Fortunately, the innovation of ResNet helps us cope with this intractable problem and the key components of ResNet is the design of residual blocks. Before diving into details, let’s compare the differences between residual blocks in residual networks and the “plain” networks without residual blocks first. In the two-convolutional-layer “plain” networks shown below, the main path from input \(a^{[l]}\) to \(a^{[l+2]}\) is that input \(a^{[l]}\) experiences linear operations (convolutional layer) first to obtain \(z^{[l+1]}\) and goes through the ReLU activation function afterwards to generate the first-layer output \(a^{[l+1]}\), then applies another linear operation (convolutional layer) in terms of \(a^{[l+1]}\) to obtain \(z^{[l+2]}\) and goes through the ReLU activation function again to generate the final output \(a^{[l+2]}\).

The formula described above can be summarized as:

\[z^{[l+1]}=W^{[l+1]}a^{[l]}+b^{[l+1]}\\ a^{[l+1]}=g(z^{[l+1]})\\ z^{[l+2]}=W^{[l+2]}a^{[l+1]}+b^{[l+2]}\\ a^{[l+2]}=g(z^{[l+2]})\]

What residual block does is that instead of choosing the main path described above in “plain” networks, residual blocks choose to go through a short-cut path, which is also called skip-connection that the network fast-forward/skip from the input to right before the second ReLU activation function. The intuition behind it is that since “plain” networks does not work well in deeper networks, we could decide to skip some extra layers in order to achieve better results. In other word, residual blocks learn residual/identity function with reference to the block input by relying on skip connections only. Because of that, the formula for one residual block becomes as followed:

\[z^{[l+1]}=W^{[l+1]}a^{[l]}+b^{[l+1]}\\ a^{[l+1]}=g(z^{[l+1]})\\ z^{[l+2]}=W^{[l+2]}a^{[l+1]}+b^{[l+2]}\\ a^{[l+2]}=g(z^{[l+2]}+a^{[l]})\]

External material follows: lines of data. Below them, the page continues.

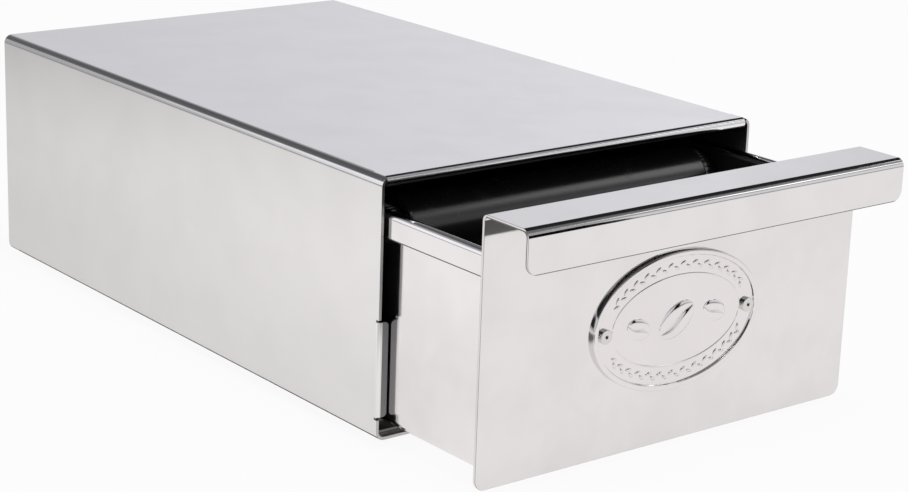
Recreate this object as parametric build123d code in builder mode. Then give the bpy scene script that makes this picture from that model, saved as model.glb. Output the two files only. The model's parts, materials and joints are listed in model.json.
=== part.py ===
# Coffee knock drawer: a folded stainless casing with a sliding tray, a bent front panel with a handle lip,
# an oval badge plate and a rubber sleeved knock bar across the tray.
# Millimetres. X runs to the right, Y to the back, Z up. The origin is on the counter, in the middle of the
# whole drawer's footprint as it stands with the tray part open, which is how it is drawn here.
import os

from build123d import *

os.makedirs("parts", exist_ok=True)

# Sheet metal
sheet = 1.2
casing_bend = 3.8
touch_gap = 0.3
corner_ease = 0.2

# Casing
casing_width = 190.0
casing_depth = 298.0
casing_height = 104.0
bottom_flange_width = 30.0
hem_height = 4.2
hem_return = 9.0
hem_end_inset = 2.6
hem_slit = 0.4
tab_gap = 0.65
tab_bottom = 9.5
tab_height = 38.0
tab_bend = 1.7
tab_slit = 1.0
back_recess = 3.0
back_flange = 8.0
back_flange_inset = 6.0
base_front_inset = 4.0

# Feet
foot_height = 3.0
foot_radius = 8.0
foot_side_inset = 16.0
foot_end_inset = 22.0
foot_chamfer = 0.6

# Glide strips and rear bumpers
glide_thickness = 2.9
glide_width = 10.0
glide_from_wall = 4.5
glide_end_inset = 8.0
glide_edge = 0.5
bumper_head_radius = 6.0
bumper_head_length = 8.0
bumper_neck_radius = 2.9
bumper_barb_radius = 4.2
bumper_barb_length = 2.2
bumper_barb_slope = 25
bumper_edge = 1.0
bumper_side_inset = 35.0
bumper_height = 42.0
bumper_hole_gap = 0.1

# Drawer movement: how far it stands open as drawn, the gap left when shut, and the whole travel
drawer_opening = 60.5
panel_gap = 0.6
drawer_travel = 190.0

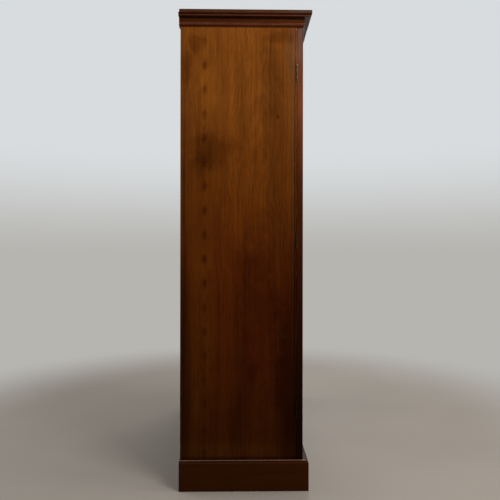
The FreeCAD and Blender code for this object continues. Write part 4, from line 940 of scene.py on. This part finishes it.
def modelKeyCollar():
    startFresh()
    start = plateLow.y - keyCollar["offPlate"]
    first, radius = keyCollar["profile"][0]
    bpy.ops.mesh.primitive_circle_add(
        vertices=keyCollar["sides"], radius=radius, rotation=(math.pi / 2, 0, 0), fill_type="NGON",
        location=(plateX, start - first, keyCollar["high"]))
    collar = bpy.context.active_object
    collar.name = "key_collar"
    bpy.ops.object.transform_apply(location=True, rotation=True)
    editAll()
    for (at, wide), (nextAt, nextWide) in zip(keyCollar["profile"], keyCollar["profile"][1:]):
        bpy.ops.mesh.extrude_region_move(TRANSFORM_OT_translate={"value": (0, at - nextAt, 0)})
        bpy.ops.transform.resize(value=(nextWide / wide, 1, nextWide / wide),
                                 center_override=(plateX, start, keyCollar["high"]))
    settle(collar, "key", steel, keyCollar["smooth"])


modelMeetingBead()
modelPinHeads()
modelKeyCollar()
print("bead, pins and collar modelled")

# floor that fades into the backdrop, with a plain pale world

stage = {
    "radius": 14.0,
    "sides": 96,
    "near": (0.180, 0.158, 0.134),
    "fade": (1.15, 2.3),
    "clouds": {"detail": 2.0, "scale": 1.2},
    "cloudTones": ((0.3, (0.94,) * 3), (0.7, (1.06,) * 3)),
    "roughness": 0.6,
    "shine": 0.15,
    "wallTop": (0.69, 0.715, 0.73),
    "wallLow": (0.47, 0.46, 0.435),
    "wallFade": (-0.02, 0.20),
    "air": ((0.0, (0.13, 0.125, 0.12)), (0.25, (0.19, 0.19, 0.19)), (1.0, (0.34, 0.34, 0.35))),
    "airFade": (-0.1, 0.9),
}


# rays that see the backdrop itself: the camera's, and those mirrored or let through
def seenRays(tree):
    path = addNode(tree, "ShaderNodeLightPath").outputs
    mirrored = maths(tree, "MAXIMUM", path["Is Glossy Ray"], path["Is Transmission Ray"])
    return maths(tree, "MAXIMUM", path["Is Camera Ray"], mirrored)


def buildFloor():
    startFresh()
    bpy.ops.mesh.primitive_circle_add(vertices=stage["sides"], radius=stage["radius"], fill_type="NGON")
    floor = bpy.context.active_object
    floor.name = "studioFloor"
    made, tree, shader = newMaterial("studioFloorPaint")
    place = objectPlace(tree)
    fade = spread(tree, vectorMaths(tree, "LENGTH", place), *stage["fade"])
    clouds = ramp(tree, noise(tree, place, **stage["clouds"]), stage["cloudTones"])
    link(tree, tinted(tree, stage["near"], clouds), shader["Base Color"])
    shader["Roughness"].default_value = stage["roughness"]
    shader["Specular IOR Level"].default_value = stage["shine"]
    glow = addNode(tree, "ShaderNodeEmission")
    glow.inputs["Color"].default_value = (*stage["wallLow"], 1)
    paint, surface = shaderEnds(tree)
    faded = maths(tree, "MULTIPLY", fade, seenRays(tree))
    link(tree, mixShaders(tree, faded, paint, glow.outputs[0]), surface)
    floor.data.materials.append(made)


def backgroundOf(tree, color):
    made = addNode(tree, "ShaderNodeBackground")
    link(tree, color, made.inputs["Color"])
    return made.outputs[0]


def buildWorld():
    world = bpy.data.worlds.new("studioAir")
    bpy.context.scene.world = world
    world.use_nodes = True
    tree = world.node_tree
    tree.nodes.clear()
    up = axesOf(tree, addNode(tree, "ShaderNodeTexCoord").outputs["Generated"])["Z"]
    wall = mixColor(tree, spread(tree, up, *stage["wallFade"]), stage["wallLow"], stage["wallTop"])
    air = ramp(tree, spread(tree, up, *stage["airFade"], smooth=False), stage["air"])
    out = addNode(tree, "ShaderNodeOutputWorld")
    mixed = mixShaders(tree, seenRays(tree), backgroundOf(tree, air), backgroundOf(tree, wall))
    link(tree, mixed, out.inputs["Surface"])


lamps = {
    "high window": {"at": (-1.95, -1.3, 2.15), "aim": (-0.58, 0.0, 1.55), "size": (1.0, 0.7), "power": 78},
    "front fill": {"at": (-0.6, -3.1, 2.0), "aim": (0.0, -0.2, 0.95), "size": (2.0, 1.6), "power": 100},
    "right fill": {"at": (2.6, -0.4, 3.2), "aim": (0.58, 0.0, 1.3), "size": (1.6, 1.4), "power": 80},
    "back fill": {"at": (0.4, 2.9, 3.0), "aim": (0.0, 0.2, 1.2), "size": (2.0, 1.6), "power": 85},
}


def buildLamps():
    for name, lamp in lamps.items():
        data = bpy.data.lights.new(name, "AREA")
        data.shape = "RECTANGLE"
        data.size, data.size_y = lamp["size"]
        data.energy = lamp["power"]
        made = bpy.data.objects.new(name, data)
        bpy.context.collection.objects.link(made)
        made.location = lamp["at"]
        made.visible_camera = False
        made.visible_transmission = False  # no white patch of a lamp mirrored in the panes
        made.visible_glossy = name != "front fill"
        toward = Vector(lamp["aim"]) - Vector(lamp["at"])
        made.rotation_euler = toward.to_track_quat("-Z", "Y").to_euler()


# camera almost square to the left side, turned a little towards the front
photoView = {"fromSide": 1.85, "sideways": 0.0116, "height": 0.884,  # metres
             "turn": 0.927, "roll": 0.074,  # degrees
             "lens": 36.0, "sensor": 36.0}  # millimetres


def buildCamera():
    data = bpy.data.cameras.new("photoCamera")
    data.sensor_width = photoView["sensor"]
    data.lens = photoView["lens"]
    made = bpy.data.objects.new("photoCamera", data)
    bpy.context.collection.objects.link(made)
    made.location = (sideX - photoView["fromSide"], photoView["sideways"], photoView["height"])
    made.rotation_euler = (math.radians(90), math.radians(-photoView["roll"]),
                           math.radians(-90 - photoView["turn"]))
    bpy.context.scene.camera = made


buildFloor()
buildWorld()
buildLamps()
buildCamera()
bpy.context.scene.view_settings.view_transform = "Standard"
print("stage, lamps and camera set")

The term of \(a^{[l]}\) in the forth formula makes the network to a residual network. The authors of ResNet found that by using the residual blocks in network allows us to train much deeper networks and also achieve better results as well. Why does it call residual? Consider a neural network block whose input is \(x\) and a “plain” network is actually learning the true distribution \(H(x)\), which is just the layers’ output given the input \(x\). Denote the difference/residual between output \(H(x)\) and input \(x\) as \(R(x)\). That is, \(R(x)=output-input=H(x)-x\). Consequently, the residual blocks are actually trying to learn the residual function, \(R(x)\) instead of true output \(H(x)\). And the researchers found out that it was much easier to learn the residual function between output and input rather than only the input.

Why residual blocks work?

Residual Network

The way how residual networks work is to stack every residual block shown above and integrate them together. When trianing ResNet, we either train the layers in residual blocks or skip training for those layers using skip connections. In this way, it enables us to train much deeper networks. In other words, we can skip the training of few layers using skip-connections or residual blocks.